Directions
Take each line that has the word "frame" and return it.

= = =

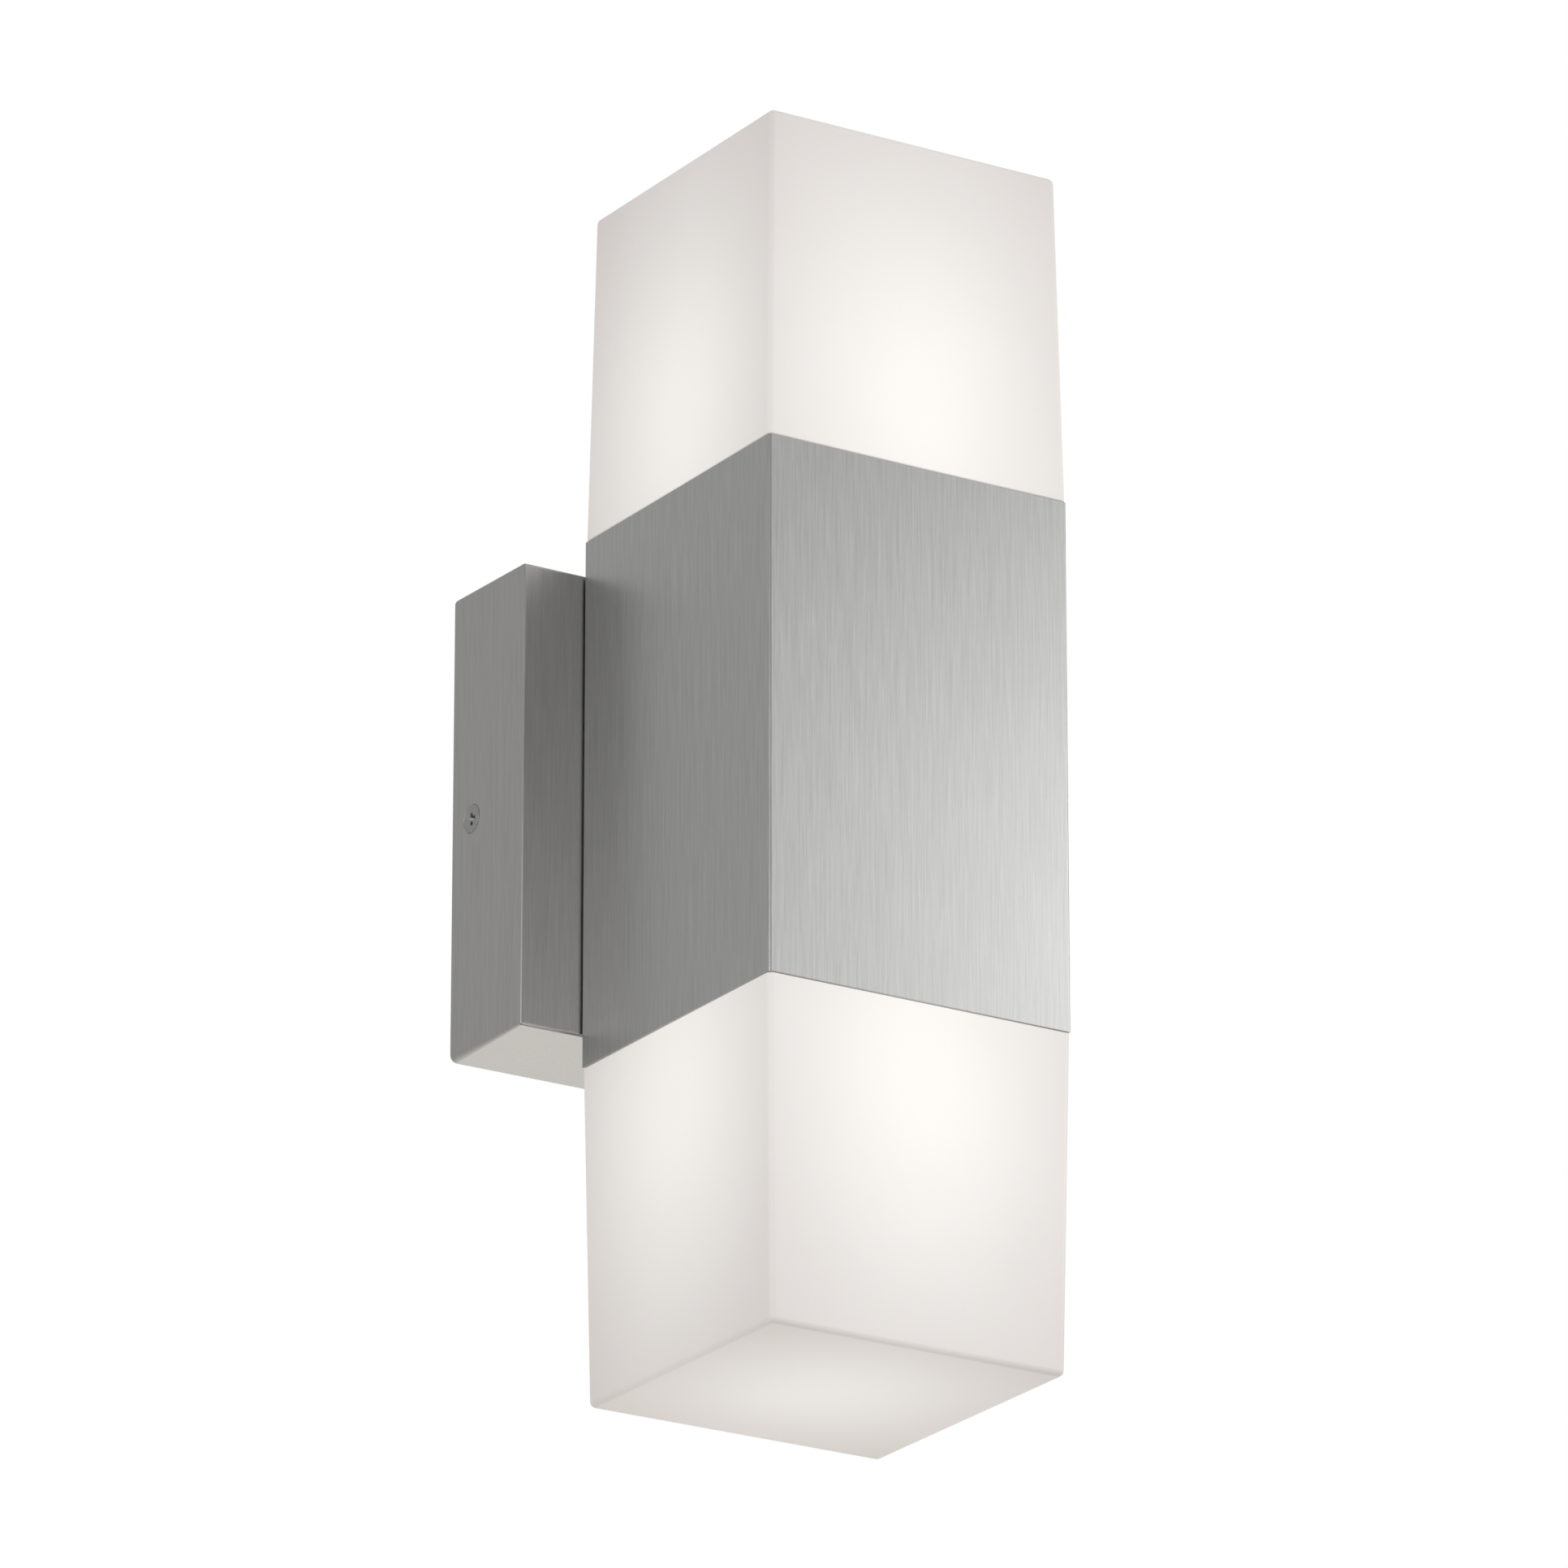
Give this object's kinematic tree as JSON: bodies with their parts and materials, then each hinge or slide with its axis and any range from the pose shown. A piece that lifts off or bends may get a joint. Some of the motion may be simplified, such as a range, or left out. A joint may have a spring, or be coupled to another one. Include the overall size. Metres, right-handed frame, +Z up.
{
  "type": "outdoor wall lantern",
  "caption": "Up-and-down wall lantern: a square brushed-metal tube on a square canopy, with a square opal glass shade screwed into each end over a screw-base lamp.",
  "frame": {"origin": "on the wall plane, behind the middle of the lantern", "axes": "+Z up along the tube, +Y into the wall, -Y out towards the viewer, +X to the right of someone facing the wall"},
  "size_m": [0.162, 0.1578, 0.4126],
  "materials": {
    "brushed_aluminium": "brushed along the height",
    "canopy_aluminium": "satin, lightly brushed",
    "opal_glass": "opal white, etched matte outside",
    "zinc_steel": "zinc plated",
    "die_cast": "as cast",
    "porcelain": "glazed",
    "brass": "plain",
    "solder": "plain",
    "black_glass": "gloss",
    "lamp_glass": "frosted white",
    "foam_rubber": "closed-cell foam",
    "silicone": "soft, translucent white",
    "black_wire": "insulation",
    "white_wire": "insulation",
    "green_wire": "insulation",
    "connector_plastic": "moulded",
    "green_steel": "green plated"
  },
  "bodies": {
    "housing": {"body_tube": "brushed_aluminium", "canopy": "canopy_aluminium", "joint_gasket": "foam_rubber", "wall_gasket": "foam_rubber", "wall_bracket": "zinc_steel", "side_screws": "zinc_steel", "nipple": "brass", "nipple_washers": "zinc_steel", "nipple_nuts": "brass", "tube_screws": "zinc_steel", "tube_nuts": "zinc_steel", "bridge_screws": "zinc_steel", "ground_screw": "green_steel", "lamp_bridge": "zinc_steel", "wire_connectors": "connector_plastic", "ground_terminals": "brass", "ground_lead": "green_wire", "upper_shade_holder": "die_cast", "upper_holder_screws": "zinc_steel", "upper_socket": "porcelain", "upper_socket_shell": "brass", "upper_socket_contact": "brass", "upper_socket_screws": "zinc_steel", "upper_black_lead": "black_wire", "upper_white_lead": "white_wire", "lower_shade_holder": "die_cast", "lower_holder_screws": "zinc_steel", "lower_socket": "porcelain", "lower_socket_shell": "brass", "lower_socket_contact": "brass", "lower_socket_screws": "zinc_steel", "lower_black_lead": "black_wire", "lower_white_lead": "white_wire"},
    "upper_seal": {"upper_shade_gasket": "silicone"},
    "upper_shade": {"upper_shade": "opal_glass"},
    "upper_lamp_contact": {"upper_lamp_tip": "solder"},
    "upper_lamp": {"upper_lamp_cap": "brass", "upper_lamp_globe": "lamp_glass", "upper_lamp_insulator": "black_glass"},
    "lower_seal": {"lower_shade_gasket": "silicone"},
    "lower_shade": {"lower_shade": "opal_glass"},
    "lower_lamp_contact": {"lower_lamp_tip": "solder"},
    "lower_lamp": {"lower_lamp_cap": "brass", "lower_lamp_globe": "lamp_glass", "lower_lamp_insulator": "black_glass"}
  },
  "joints": [
    {"name": "upper_shade_travel", "type": "slide", "parent": "housing", "child": "upper_seal", "axis": [0, 0, 1], "range_m": [0, 0.012]},
    {"name": "upper_shade_turn", "type": "hinge", "parent": "upper_seal", "child": "upper_shade", "pos_m": [0, -0.10065, 0.09], "axis": [0, 0, 1], "range_deg": [0, 720]},
    {"name": "upper_lamp_travel", "type": "slide", "parent": "housing", "child": "upper_lamp_contact", "axis": [0, 0, 1], "range_m": [0, 0.0258]},
    {"name": "upper_lamp_turn", "type": "hinge", "parent": "upper_lamp_contact", "child": "upper_lamp", "pos_m": [0, -0.10065, 0.09], "axis": [0, 0, 1], "range_deg": [0, 2520]},
    {"name": "lower_shade_travel", "type": "slide", "parent": "housing", "child": "lower_seal", "axis": [0, 0, -1], "range_m": [0, 0.012]},
    {"name": "lower_shade_turn", "type": "hinge", "parent": "lower_seal", "child": "lower_shade", "pos_m": [0, -0.10065, -0.09], "axis": [0, 0, -1], "range_deg": [0, 720]},
    {"name": "lower_lamp_travel", "type": "slide", "parent": "housing", "child": "lower_lamp_contact", "axis": [0, 0, -1], "range_m": [0, 0.0258]},
    {"name": "lower_lamp_turn", "type": "hinge", "parent": "lower_lamp_contact", "child": "lower_lamp", "pos_m": [0, -0.10065, -0.09], "axis": [0, 0, -1], "range_deg": [0, 2520]}
  ],
  "couplings": [
    {"joint": "upper_shade_travel", "follows": "upper_shade_turn", "m_per_rad": 0.00095493},
    {"joint": "upper_lamp_travel", "follows": "upper_lamp_turn", "m_per_rad": 0.00057773},
    {"joint": "lower_shade_travel", "follows": "lower_shade_turn", "m_per_rad": 0.00095493},
    {"joint": "lower_lamp_travel", "follows": "lower_lamp_turn", "m_per_rad": 0.00057773}
  ]
}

= = =

Written reply
Give this object's kinematic tree as JSON: bodies with their parts and materials, then each hinge or slide with its axis and any range from the pose shown. A piece that lifts off or bends may get a joint. Some of the motion may be simplified, such as a range, or left out. A joint may have a spring, or be coupled to another one. Include the overall size. Metres, right-handed frame, +Z up.
  "frame": {"origin": "on the wall plane, behind the middle of the lantern", "axes": "+Z up along the tube, +Y into the wall, -Y out towards the viewer, +X to the right of someone facing the wall"},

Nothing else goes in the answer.